*The problem*.
What follows is a listing; restate every line of it word for word.

-- Start of Source material --

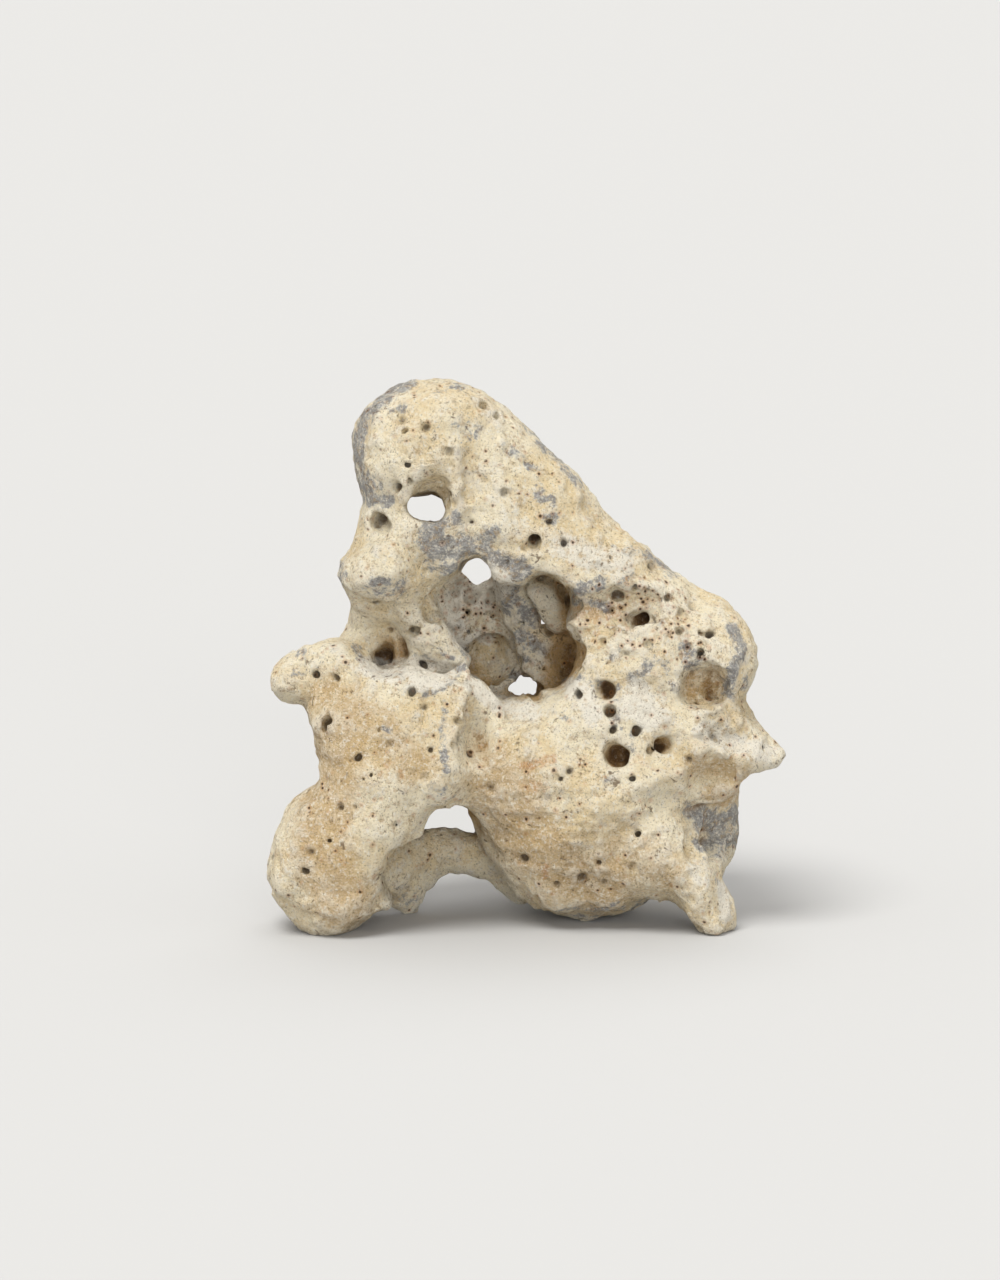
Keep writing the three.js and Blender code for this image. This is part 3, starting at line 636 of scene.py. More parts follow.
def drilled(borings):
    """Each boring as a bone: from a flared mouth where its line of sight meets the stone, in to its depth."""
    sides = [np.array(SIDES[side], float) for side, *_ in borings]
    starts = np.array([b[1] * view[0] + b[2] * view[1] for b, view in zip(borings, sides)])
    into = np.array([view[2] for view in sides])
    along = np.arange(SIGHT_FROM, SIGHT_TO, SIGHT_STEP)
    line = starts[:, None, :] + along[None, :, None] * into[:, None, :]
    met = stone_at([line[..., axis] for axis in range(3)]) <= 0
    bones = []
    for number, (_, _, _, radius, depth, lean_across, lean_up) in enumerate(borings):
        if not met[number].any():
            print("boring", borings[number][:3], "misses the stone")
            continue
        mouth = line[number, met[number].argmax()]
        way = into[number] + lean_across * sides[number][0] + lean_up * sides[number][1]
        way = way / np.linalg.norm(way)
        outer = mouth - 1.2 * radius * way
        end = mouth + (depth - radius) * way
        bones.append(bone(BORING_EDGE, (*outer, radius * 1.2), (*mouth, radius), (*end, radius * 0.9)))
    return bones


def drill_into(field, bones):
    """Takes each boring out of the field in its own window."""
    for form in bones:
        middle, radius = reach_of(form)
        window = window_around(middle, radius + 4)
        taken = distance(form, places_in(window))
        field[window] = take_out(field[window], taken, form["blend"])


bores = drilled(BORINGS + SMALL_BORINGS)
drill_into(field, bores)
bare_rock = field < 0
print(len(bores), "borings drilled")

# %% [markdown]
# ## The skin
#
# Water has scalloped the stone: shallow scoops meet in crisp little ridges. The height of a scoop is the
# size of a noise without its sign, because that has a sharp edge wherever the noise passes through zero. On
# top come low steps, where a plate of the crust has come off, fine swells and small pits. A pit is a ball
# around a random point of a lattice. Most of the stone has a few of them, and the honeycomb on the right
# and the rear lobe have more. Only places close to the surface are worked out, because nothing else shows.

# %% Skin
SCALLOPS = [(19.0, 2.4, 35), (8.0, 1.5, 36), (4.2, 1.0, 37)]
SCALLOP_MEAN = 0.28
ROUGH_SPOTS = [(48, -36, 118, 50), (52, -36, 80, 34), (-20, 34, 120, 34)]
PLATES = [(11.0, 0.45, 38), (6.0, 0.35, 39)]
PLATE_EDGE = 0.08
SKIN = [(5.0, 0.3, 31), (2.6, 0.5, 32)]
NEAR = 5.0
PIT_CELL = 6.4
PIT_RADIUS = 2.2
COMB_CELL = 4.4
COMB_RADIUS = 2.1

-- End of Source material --

*Exercise response*.
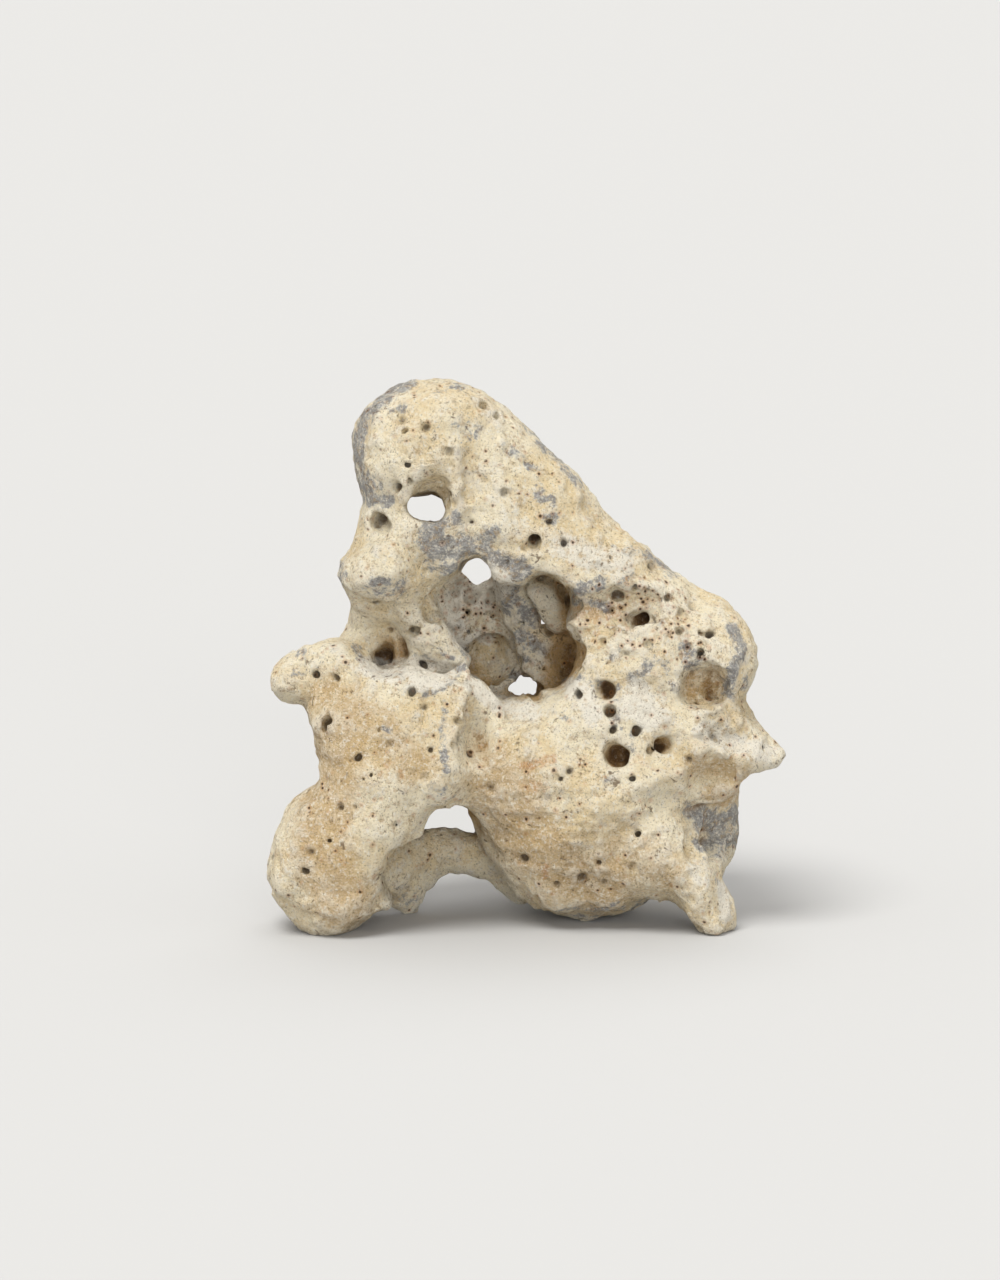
Keep writing the three.js and Blender code for this image. This is part 3, starting at line 636 of scene.py. More parts follow.
def drilled(borings):
    """Each boring as a bone: from a flared mouth where its line of sight meets the stone, in to its depth."""
    sides = [np.array(SIDES[side], float) for side, *_ in borings]
    starts = np.array([b[1] * view[0] + b[2] * view[1] for b, view in zip(borings, sides)])
    into = np.array([view[2] for view in sides])
    along = np.arange(SIGHT_FROM, SIGHT_TO, SIGHT_STEP)
    line = starts[:, None, :] + along[None, :, None] * into[:, None, :]
    met = stone_at([line[..., axis] for axis in range(3)]) <= 0
    bones = []
    for number, (_, _, _, radius, depth, lean_across, lean_up) in enumerate(borings):
        if not met[number].any():
            print("boring", borings[number][:3], "misses the stone")
            continue
        mouth = line[number, met[number].argmax()]
        way = into[number] + lean_across * sides[number][0] + lean_up * sides[number][1]
        way = way / np.linalg.norm(way)
        outer = mouth - 1.2 * radius * way
        end = mouth + (depth - radius) * way
        bones.append(bone(BORING_EDGE, (*outer, radius * 1.2), (*mouth, radius), (*end, radius * 0.9)))
    return bones


def drill_into(field, bones):
    """Takes each boring out of the field in its own window."""
    for form in bones:
        middle, radius = reach_of(form)
        window = window_around(middle, radius + 4)
        taken = distance(form, places_in(window))
        field[window] = take_out(field[window], taken, form["blend"])


bores = drilled(BORINGS + SMALL_BORINGS)
drill_into(field, bores)
bare_rock = field < 0
print(len(bores), "borings drilled")

# %% [markdown]
# ## The skin
#
# Water has scalloped the stone: shallow scoops meet in crisp little ridges. The height of a scoop is the
# size of a noise without its sign, because that has a sharp edge wherever the noise passes through zero. On
# top come low steps, where a plate of the crust has come off, fine swells and small pits. A pit is a ball
# around a random point of a lattice. Most of the stone has a few of them, and the honeycomb on the right
# and the rear lobe have more. Only places close to the surface are worked out, because nothing else shows.

# %% Skin
SCALLOPS = [(19.0, 2.4, 35), (8.0, 1.5, 36), (4.2, 1.0, 37)]
SCALLOP_MEAN = 0.28
ROUGH_SPOTS = [(48, -36, 118, 50), (52, -36, 80, 34), (-20, 34, 120, 34)]
PLATES = [(11.0, 0.45, 38), (6.0, 0.35, 39)]
PLATE_EDGE = 0.08
SKIN = [(5.0, 0.3, 31), (2.6, 0.5, 32)]
NEAR = 5.0
PIT_CELL = 6.4
PIT_RADIUS = 2.2
COMB_CELL = 4.4
COMB_RADIUS = 2.1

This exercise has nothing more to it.